— Start of SUPPLIED MATERIAL —

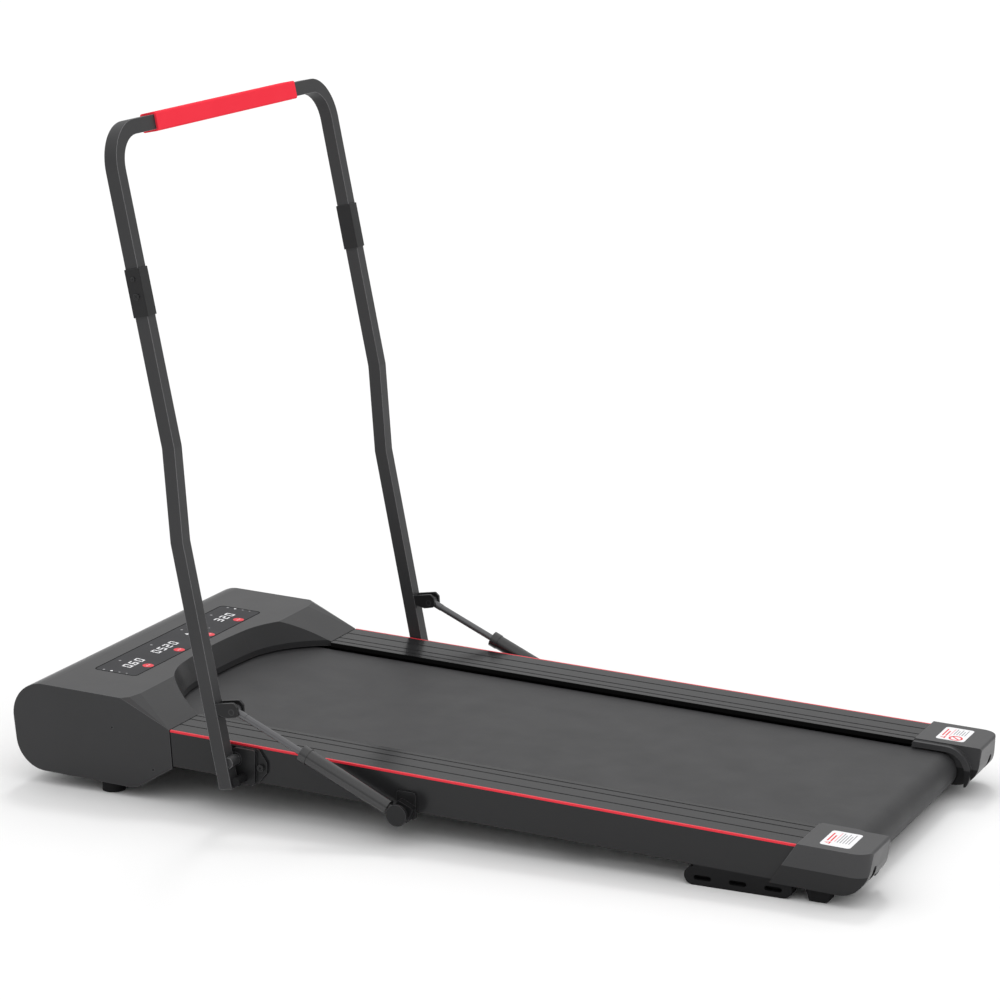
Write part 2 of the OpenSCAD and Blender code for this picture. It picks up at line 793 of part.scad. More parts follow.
slot_len = 25;
module foot_bar() {
    color("#232324") difference() {
        union() {
            world() along_x(bar_x0, w) hull_bar(bar_y0, bar_y0 + bar_len, 0, bar_h);
            world() box(bar_x0, w, bar_y0 + bar_h / 2, bar_y0 + bar_len - bar_h / 2, bar_h / 2, rail_bottom + 12);
        }
        deck() box(0, far, -far, far, rail_bottom, far);
        for (i = [0 : 2]) world() along_x(w - 12, w + 1)
            hull_bar(bar_y0 + 14 + i * (bar_len - 28 - slot_len) / 2,
                bar_y0 + 14 + slot_len + i * (bar_len - 28 - slot_len) / 2, 7.5, 14.5);
    }
    color("#232324") deck() box(tube_out, w - rail_wall, bar_y0 + 30, bar_y0 + bar_len - 40,
        rail_bottom, rail_bottom + 6);
}

module hull_bar(y0, y1, z0, z1) {
    r = (z1 - z0) / 2;
    translate([y0 + r, z0]) square([y1 - y0 - 2 * r, 2 * r]);
    for (y = [y0 + r, y1 - r]) translate([y, z0 + r]) circle(r = r);
}

wheel_pin_d = 6;
fork_in = wheel_w / 2 + 1.5;
module wheel_forks() {
    color("#3b3d40") deck() both() {
        difference() {
            union() for (s = [-1, 1])
                box(tube_mid + (s > 0 ? fork_in : -fork_in - 3), tube_mid + (s > 0 ? fork_in + 3 : -fork_in),
                    wheel_y - 12, wheel_y + 12, wheel_z - 8, tube_low);
            rod_x(tube_mid - 20, tube_mid + 20, wheel_y, wheel_z, wheel_pin_d);
        }
        box(tube_mid - fork_in - 3, tube_mid + fork_in + 3, wheel_y - 12, wheel_y + 12, tube_low - 3, tube_low);
        rod_x(tube_mid - fork_in - 4, tube_mid + fork_in + 4, wheel_y, wheel_z, wheel_pin_d);
    }
}

module wheel() {
    color("#1a1a1a") deck() difference() {
        rod_x(tube_mid - wheel_w / 2, tube_mid + wheel_w / 2, wheel_y, wheel_z, wheel_d);
        rod_x(tube_mid - 20, tube_mid + 20, wheel_y, wheel_z, wheel_pin_d + 2 * run_fit);
        for (s = [-1, 1]) translate([tube_mid + s * wheel_w / 2, wheel_y, wheel_z]) rotate([0, 90, 0])
            difference() {
                cylinder(h = 6, d = wheel_d - 12, center = true);
                cylinder(h = 8, d = wheel_pin_d + 8, center = true);
            }
    }
}

// ---------- handrail pivots ----------

plate_x = w + 4;
boss_x = w + post_gap - 4.3;
stop_d = 13;
stop_u = -28;
stop_v = -stop_d / 2 - fit;
block_x = boss_x - 1;
end_t = 1.5;
pin_end = post_x + post_w / 2 - 3 - end_t - fit;

// Frame of the pivot bracket: origin at the pivot, +Y along the rail
module bracket_frame() { deck() translate([0, pivot_deck[0], pivot_deck[1]]) children(); }

module pivot_brackets() {
    color("#232325") both() {
        difference() {
            union() {
                bracket_frame() {
                    along_x(w, plate_x) rounded([[-48, -15, 6], [-34, -33, 4], [18, -33, 5], [18, 18, 5],
                        [-34, 18, 4], [-48, 0, 6]]);
                    along_x(plate_x, block_x) rounded([[-31, -36, 7], [4, -36, 4], [4, 17, 4], [-31, 17, 4]]);
                }
                post_frame() rod_x(plate_x, boss_x, 0, 0, 20);
                post_frame() rod_x(plate_x, post_x, stop_v, stop_u, 7);
            }
            post_frame() rod_x(w - 1, post_x, 0, 0, pin_d);
            bracket_frame() for (p = bolt_spots) rod_x(w - 1, plate_x + 1, p[0], p[1], bolt_d);
        }
        // spacer between the rail's skirt and the frame tube
        deck() box(tube_out, w - rail_wall, pivot_deck[0] - 30, pivot_deck[0] + 4,
            rail_bottom + 4, tube_top - 6);
    }
}

module pivot_pins() {
    color("#9da0a4") both() post_frame() rod_x(w, pin_end, 0, 0, pin_d);
}

module stop_pins() {
    color("#151516") both() post_frame() difference() {
        rod_x(block_x, post_x + 8, stop_v, stop_u, stop_d);
        rod_x(block_x - 1, post_x, stop_v, stop_u, 7);
    }
}

module bracket_bolts() {
    color("#2c2d30") both() bracket_frame() for (p = bolt_spots) {
        rod_x(w - rail_wall, plate_x, p[0], p[1], bolt_d);
        translate([plate_x, p[0], p[1]]) rotate([0, 90, 0]) difference() {
            cylinder(h = 4, d = 10);
            translate([0, 0, 2]) cylinder(h = 3, d = 5, $fn = 6);
        }
    }
}

anchor_out = post_x - eye_w / 2;
cap_disc_d = 31;
module strut_anchors() {
    color("#29292b") both() {
        world() translate([0, anchor[0], anchor[1] + 6]) along_x(w, w + 4) plate(30, 40, 5);
        world() translate([0, anchor[0], anchor[1]]) rotate([strut_angle, 0, 0]) {
            along_x(w + 4, anchor_out - 3) plate(26, 24, 3);
            rod_x(anchor_out - 3, anchor_out - fit, 0, 0, 14);
            rod_x(anchor_out - fit, post_x + eye_w / 2 + fit, 0, 0, eye_bore);
            rod_x(post_x + eye_w / 2 + fit, post_x + post_w / 2, 0, 0, cap_disc_d);
        }
    }
}

// ---------- handrail ----------

// Offset of a kinked line by d, mitred at its bends
function miter(p, a, b, d) = p + d * (across(a) + across(b)) / (1 + across(a) * across(b));
function post_line(d, foot, top) = [post_start + across(lean_low) * d + along(lean_low) * foot,
    miter(post_kink_1, lean_low, lean_mid, d), miter(post_kink_2, lean_mid, lean_up, d),
    post_split + across(lean_up) * d + along(lean_up) * top];
function reversed(v) = [for (i = [len(v) - 1 : -1 : 0]) v[i]];
module post_view(d, foot, top) {
    polygon(concat(post_line(-d, foot, top), reversed(post_line(d, foot, top))));
}

module post() {
    color("#48484a") {
        difference() {
            world() along_x(post_x - post_w / 2, post_x + post_w / 2) post_view(post_d / 2, 0, 0);
            world() along_x(post_x - post_w / 2 + post_wall, post_x + post_w / 2 - post_wall)
                post_view(post_d / 2 - post_wall, 3, 1);
            post_frame() rod_x(post_x - post_w, pin_end + fit + end_t, 0, 0, barrel_d);
        }
    }
}

module pivot_barrels() {
    color("#3a3a3c") both() post_frame()
        difference() {
            rod_x(boss_x + fit, pin_end + fit + end_t, 0, 0, barrel_d);
            rod_x(boss_x, pin_end + fit, 0, 0, pin_d + 2 * run_fit);
        }
}

module upper_frame() {
    world() translate([0, post_split[0], post_split[1]]) rotate([-lean_up, 0, 0]) children();
}

up_len = post_up - split;

// Arch-shaped outline of the handrail's top, grown by d over its middle line
module bar_outline(d, foot) {
    rounded([[-post_x - d, foot, 0], [post_x + d, foot, 0], [post_x + d, up_len + d, bend_r + d],
        [-post_x - d, up_len + d, bend_r + d]]);
}

module bar_solid(d) {
    half_w = post_w / 2 - d;
    half_d = post_d / 2 - d;
    along_y(-half_d, half_d) difference() {
        bar_outline(half_w, -d);
        bar_outline(-half_w, -d - 1);
    }
}

module upper_bar() {
    color("#48484a") upper_frame() difference() {
        bar_solid(0);
        intersection() {
            bar_solid(post_wall);
            translate([-far, -far, -1]) cube([2 * far, 2 * far, up_len + post_w]);
        }
    }
}

module post_sleeves() {
    color("#3d3d3f") both() upper_frame() difference() {
        translate([post_x, 0, -sleeve_h / 2]) linear_extrude(sleeve_h)
            plate(post_w + 2 * sleeve_t, post_d + 2 * sleeve_t, 1.5);
        translate([post_x - post_w / 2, -post_d / 2, -sleeve_h]) cube([post_w, post_d, 2 * sleeve_h]);
    }
}

// Sleeve screws, as [height on the sleeve, head diameter]
screw_spots = [[20, 6], [-5, 9]];
module sleeve_screws() {
    color("#1f1f20") both() upper_frame() for (p = screw_spots)
        translate([post_x + post_w / 2 + sleeve_t, 0, p[0]]) rotate([0, 90, 0]) difference() {
            cylinder(h = 1.6, d = p[1]);
            translate([0, 0, 0.6]) cylinder(h = 2, d = p[1] * 0.45, $fn = 6);
        }
}

module foam_grip() {
    color("#ff3345") upper_frame() translate([-grip_len / 2, 0, up_len]) rotate([0, 90, 0])
        linear_extrude(grip_len) difference() {
            plate(post_w + 2 * grip_t, post_d + 2 * grip_t, 3);
            square([post_w, post_d], center = true);
        }
}

cheek_in = eye_w / 2 + 0.5;
back_t = 2;
module strut_brackets() {
    color("#29292b") both() post_frame() {
        for (s = [-1, 1]) difference() {
            along_x(post_x + (s > 0 ? cheek_in : -cheek_in - cheek_t), post_x + (s > 0 ? cheek_in + cheek_t : -cheek_in))
                rounded([[-eye_v - 9, eye_u - 8, 5], [-eye_v + 9, eye_u - 8, 5], [-back_t, eye_u - 2, 0],
                    [-back_t, eye_u + 14, 0], [-eye_v - 6, eye_u + 13, 4], [-eye_v - 11, eye_u + 6, 3]]);
            rod_x(post_x - post_w, post_x + post_w, -eye_v, eye_u, eye_bore);
        }
        box(post_x - cheek_in - cheek_t, post_x + cheek_in + cheek_t, -back_t, 0, eye_u - 6, eye_u + 14);
    }
}

module strut_screws() {
    color("#1b1b1c") both() post_frame() for (s = [-1, 1])
        rod_x(post_x + (s > 0 ? cheek_in : -cheek_in - cheek_t), post_x + (s > 0 ? cheek_in + cheek_t : -cheek_in),
            -eye_v, eye_u, eye_bore);
}

// ---------- gas struts ----------

barrel_z = cap_disc_d / 2 + 2;
module strut_cylinder(side) {
    color("#333335") strut_frame(side) difference() {
        union() {
            rod_x(-eye_w / 2, eye_w / 2, 0, 0, 2 * low_eye_r);
            cylinder(h = barrel_z + 1, d = 12);
            translate([0, 0, barrel_z]) cylinder(h = cyl_len - gland_h - barrel_z, d = cyl_d);
            translate([0, 0, cyl_len - gland_h - 3]) cylinder(h = 3, d = cyl_d - 2);
            translate([0, 0, cyl_len - gland_h]) cylinder(h = gland_h, d = cyl_d + 2);
        }
        rod_x(-eye_w, eye_w, 0, 0, eye_bore + 2 * run_fit);
        translate([0, 0, 22]) cylinder(h = cyl_len - gland_h - 26, d = cyl_d - 4);
        translate([0, 0, 30]) cylinder(h = cyl_len, d = rod_d + 2 * run_fit);
    }
}

module strut_rod(side) {
    color("#b8babd") strut_frame(side) {
        difference() {
            union() {
                translate([0, 0, cyl_len - gland_h - rod_inside])
                    cylinder(h = strut_len - eye_r - 8 - cyl_len + gland_h + rod_inside, d = rod_d);
                translate([0, 0, strut_len - eye_r - 12]) cylinder(h = 14, d = rod_d + 1);
                translate([0, 0, strut_len]) rod_x(-eye_w / 2, eye_w / 2, 0, 0, 2 * eye_r);
            }
            translate([0, 0, strut_len]) rod_x(-eye_w, eye_w, 0, 0, eye_bore + 2 * run_fit);
        }
        translate([0, 0, cyl_len - gland_h - rod_inside]) cylinder(h = 8, d = cyl_d - 4 - 2 * run_fit);
    }
}

// The machine's box is centred on the origin
y_front = to_world(inset(hood_corners, hood_r)[3])[0] + hood_r;
y_rear = to_world([-cap_len + cap_edge, cap_top - cap_edge])[0] - cap_edge;
y_mid = (y_front + y_rear) / 2;

// ---------- drawing ----------

left() frame_tube();  // left_frame_tube
frame_tube();  // right_frame_tube
cross_members();
deck_board();
deck_cushions();
running_belt();
left() side_rail();  // left_side_rail
side_rail();  // right_side_rail
rail_supports();
left() trim_strip();  // left_trim_strip
trim_strip();  // right_trim_strip
left() end_cap();  // left_end_cap
end_cap();  // right_end_cap
tension_bolts();
rear_axle();
front_axle();
roller_bearings();
rear_roller();
front_roller();
roller_pulley();
drive_belt();
motor_housing();
motor_bracket();
motor_shaft();
motor_pulley();
motor_hood();
belly_pan();
display_lens();
display_board();
touch_keys();
control_box();
inlet_panel();
power_inlet();
rocker_switch();
front_feet();
rear_feet();
left() foot_bar();  // left_foot_bar
foot_bar();  // right_foot_bar
wheel_forks();
left() wheel();  // left_wheel
wheel();  // right_wheel
pivot_brackets();
pivot_pins();
stop_pins();
strut_anchors();
left() post();  // left_post
post();  // right_post
pivot_barrels();
upper_bar();
post_sleeves();
foam_grip();
sleeve_screws();
strut_brackets();
strut_screws();
strut_cylinder(-1);  // left_strut_cylinder
strut_cylinder(1);  // right_strut_cylinder
strut_rod(-1);  // left_strut_rod
strut_rod(1);  // right_strut_rod
bracket_bolts();
hood_screws();
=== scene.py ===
import math

import bpy
from mathutils import Matrix, Vector


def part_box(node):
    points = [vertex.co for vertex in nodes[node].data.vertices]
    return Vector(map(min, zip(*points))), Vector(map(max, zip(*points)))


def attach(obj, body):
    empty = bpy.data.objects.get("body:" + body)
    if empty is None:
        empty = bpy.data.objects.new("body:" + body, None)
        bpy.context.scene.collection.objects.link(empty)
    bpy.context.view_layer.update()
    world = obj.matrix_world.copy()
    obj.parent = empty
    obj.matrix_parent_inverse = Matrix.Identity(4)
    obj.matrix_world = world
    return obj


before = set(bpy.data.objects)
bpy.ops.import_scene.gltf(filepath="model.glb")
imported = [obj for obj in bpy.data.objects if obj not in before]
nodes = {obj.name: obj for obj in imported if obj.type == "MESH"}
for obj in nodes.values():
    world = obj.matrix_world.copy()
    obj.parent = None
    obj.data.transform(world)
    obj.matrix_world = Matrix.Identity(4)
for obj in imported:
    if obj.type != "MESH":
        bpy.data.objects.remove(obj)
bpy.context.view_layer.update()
MM = 0.001

scene = bpy.context.scene


# ---------- camera ----------

CAMERA_AT = (-4.3355, -1.9783, 1.5853)
CAMERA_YAW = math.radians(24.63)
CAMERA_PITCH = math.radians(13.67)
CAMERA_LENS = 122.44
SENSOR_WIDTH = 36.0
VIEW_DEPTH = 60.0


def place_camera():
    data = bpy.data.cameras.new("view")
    data.sensor_width = SENSOR_WIDTH
    data.lens = CAMERA_LENS
    data.clip_end = VIEW_DEPTH
    camera = bpy.data.objects.new("view", data)
    scene.collection.objects.link(camera)
    camera.location = CAMERA_AT
    level = math.cos(CAMERA_PITCH)
    ahead = Vector((level * math.cos(CAMERA_YAW), level * math.sin(CAMERA_YAW), -math.sin(CAMERA_PITCH)))
    camera.rotation_euler = ahead.to_track_quat("-Z", "Y").to_euler()
    scene.camera = camera


# ---------- materials ----------

NOISE_LOW, NOISE_HIGH = 0.3, 0.7  # noise values that give a material's two extremes
ROUGH_SPREAD = 0.08
# the painted highlight along sharp edges: the radius of its bevel sampling and its strength
EDGE_RADIUS = 1.2 * MM
EDGE_GAIN = 4.0
BEVEL_SAMPLES = 6
GRAIN_DEPTH = 0.2 * MM
LIP = 1.5 * MM
SEAM_SHARE = 0.45  # height of the end caps' seam, as a share of their height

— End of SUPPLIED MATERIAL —

▸ **INSTRUCTIONS FOR THE TASK**: Give again only the lines that run from the line with "strut_screws();" to the line with "bpy.context.scene.collection.objects.link(empty)". Include both of those lines exactly as written.

▸ **RESPONSE TO THE TASK**:
strut_screws();
strut_cylinder(-1);  // left_strut_cylinder
strut_cylinder(1);  // right_strut_cylinder
strut_rod(-1);  // left_strut_rod
strut_rod(1);  // right_strut_rod
bracket_bolts();
hood_screws();
=== scene.py ===
import math

import bpy
from mathutils import Matrix, Vector


def part_box(node):
    points = [vertex.co for vertex in nodes[node].data.vertices]
    return Vector(map(min, zip(*points))), Vector(map(max, zip(*points)))


def attach(obj, body):
    empty = bpy.data.objects.get("body:" + body)
    if empty is None:
        empty = bpy.data.objects.new("body:" + body, None)
        bpy.context.scene.collection.objects.link(empty)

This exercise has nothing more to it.